Terkos Durusu Su Pompası İstasyonu/Su Medeniyetleri Müzesi
Durusu
Esra Kudde: Terkos Pompa İstasyonu, Terkos Gölü’nden içme suyunu karşılamak üzere inşa edilen İstanbul’daki ilk modern su tesisi. Burası 1882 yılında hizmete alındıktan sonra sırasıyla Cendere ve Feriköy açıldı. Kanal projesiyle Terkos Pompa İstasyonu gibi bu hat üzerinde yer alan kültür varlıklarının geleceği konusunda herhangi bir bilgi sahibi değiliz. Ve burasının çok önemli bir riskle karşı karşıya olduğu çok açık. Doğu Roma İmparatorluğu’ndan itibaren kente su getiren bir sistem var. Bunların arasında Terkos da önemli bir yer tutuyor. Kanal İstanbul sebebiyle tarihi Roma suyolunun da kesintiye uğramasının, hem kültür varlıklarının geleceği hem de kentin içme suyu anlamında önemli bir sıkıntıya sebep olacağı açık.

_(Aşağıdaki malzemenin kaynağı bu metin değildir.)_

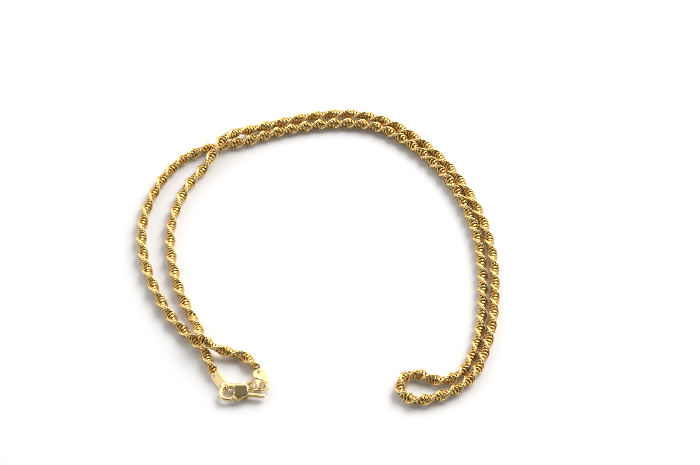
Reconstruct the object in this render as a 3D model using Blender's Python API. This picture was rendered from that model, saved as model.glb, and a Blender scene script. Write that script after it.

Pompa istasyonu; bacaları, terfi binaları, atölyesi, muavele merkezi, hatta Terkos Gölü’nden suyu emerek buraya getiren kanalları içeren bir yapı grubundan oluşuyor. Bu tesisin İstanbul’a suyun getirilme tarihini anlatan Su Medeniyetleri Müzesi olarak değerlendirilmesiyle ilgili çalışmalar sürüyor.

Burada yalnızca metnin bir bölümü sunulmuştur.